There are some really interesting projects currently underway including:

  • Assessing the risk of Atlantic meridional overturning circulation (AMOC) collapse in the coming century (see RAPID-RAPIT)

  • Investigating the response of rainfall, evaporation, and river run off, to changes in land use and the carbon cycle (see HYDRA)

  • What the impact of stratospheric aerosol particles and solar radiation management would be (see Geoengineering)

Over the past few months, in certain lectures, it’s often been said that even Climate Change students don’t see themselves as modellers. With this facility from the University of Oxford, now everyone can call themselves modellers, and I think even more impressively, climate modellers. 


Tuesday, 8 December 2015

Model This and Model That

Continuing from my previous post where we looked at ENSO forecasts into the spring of 2016, we shall now look at some of the different models used. First though, what is a model? Succinctly put, a model is a simplified version of a complex reality. Ok, good start, but let’s go deeper within this field and try to learn what statistical models, and dynamical models, are.

                                                                                  

Statistical Models


A statistical model allows us to infer things about a process from its observed data, and is represented through a set of variables. The model is constructed through 1 dependent variable, and at least 1 independent variable. The dependent variable (aka the response/outcome), is what is being studied and is the result of a combination of the independent (aka explanatory) variables. In a simplified case, this may mean that each independent variable has no relationship with any of the other independent variables.  Or, is more often the case, there are relationships between them, and these interactions are statistically known as correlations. Both dependent and independent variables can be observed and recorded, and what with a set of assumptions about the data, parameters (the unknown constants in the equation) can be estimated. An important part of a statistical model to be aware of is that it is non-deterministic. What this means is that some of the variables are stochastic, i.e. essentially random. Hence, a statistical model uses random variables to model the components of the process that are not currently fully understood scientifically.

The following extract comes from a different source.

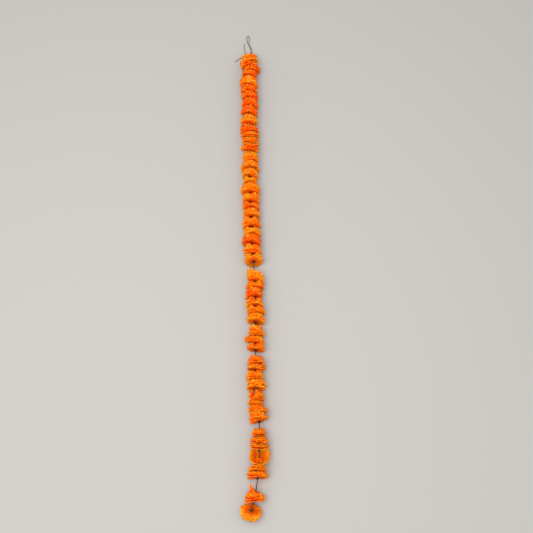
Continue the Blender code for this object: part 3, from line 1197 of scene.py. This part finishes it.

Let’s take a look at 3 of the statistical models used by the IRI as shown in my previous post:

CPC MRKOV – Is the National Centres for Environmental Prediction/Climate Prediction Centre (NCEP/CPC) Markov Model. It is a linear statistical model with three multivariate empirical orthogonal functions (EOF), of observed sea surface temperature, surface wind stress, and sea level. EOF analysis is the decomposition of a signal in terms of both temporal and spatial patterns. 

CPC CCA – Is the Climate Prediction Centre Canonical Correction Analysis Model. It is a multivariate linear statistical model with predictors mean sea level pressure and sea surface temperature. Canonical correction analysis is a method to find the maximum correlation of a linear relationship between two multidimensional variables.

FSU REGR – Is the Florida State University Regression Statistical Model. It is a multiple linear regression model with predictor variables of upper ocean heat content, wind stress, and sea surface temperatures. 


Dynamical Models


A dynamical model, as with a statistical model, represents the relationship between a set of variables, however it uses functions to explain how the variables change over time given their current state. These functions which are related to their derivatives are known as differential equations, and can be thought of as the rate of change.

An extremely famous example of a non-linear dynamical model is the Lorenz model. Edward Lorenz took the Navier-Stokes (fluid dynamics) equations and simplified them to get 3 differential equations, with only 3 variables (I won’t go into the equations now, but take a look here if you wish to learn more about them). However, the point is they seemingly look very simple to solve, but plotting the solutions in 3D leads to an image such as the following:



If you were to place your finger at any point on the line in the above plot, and wanted to move say 1 position to the left (i.e. only 1 of your 3 variables in the equations change by 1 unit) it would take a lot longer than expected. You can’t jump over the white space between the lines; you have to trace your finger round the line until you reach your ‘destination’. Now, you can see that this is going to take a lot longer than you would have thought! This is a system of chaotic behaviour, and is commonly known as the butterfly effect. A small change in one variable can result in massive changes in a later state.

Now let’s take a look at 3 of the dynamical models used by the IRI as shown in my previous post:

NASA GMAO – Is the NASA Global Modelling and Assimilation Office, Goddard Earth Observing System Model (GEOS-5). It is constructed from an atmospheric model, catchment land surface model, and an ocean model, which are all coupled together by the use of the Earth System Modelling Framework.

UKMO – Is the UK Met Office General Circulation Dynamical Model. It is a coupled ocean-atmosphere GCM known as the GloSea (Global Seasonal) model. It is comprised of 3 models - an atmosphere, an ocean and a land surface model.

LDEO – Is the Lamont-Doherty Earth Observatory Model. It is an improved version of the original simple coupled ocean-atmosphere dynamical model by Zebiak and Cane, 1987.


Statistical-Dynamical Models


There also exist statistical-dynamical models, which, as is in the name, use a combination of both statistical and dynamical methods for different components. They usually take the statistical approach for parameters such as wind speed and direction, whilst using a dynamical method for modelling Newton’s Laws of Motion for energy diffusion.


Why all the models?


You may wonder why there are so many different approaches to modelling ENSO, and even within the different approaches, why so many different models exist. Well, as can be seen from looking at just a few of the different types of models above, there are numerous combinations of predictor variables are used, and all models incorporate different assumptions. Depending on the modellers’ knowledge, experience, and what their aim of modelling is, depends on what these variables and assumptions are. Hence, there exists such a variety of models. Models cannot be categorised as right or wrong, however they can be shown to be more or less predictive in comparison to other models. But even this may hold true for only a certain period of time.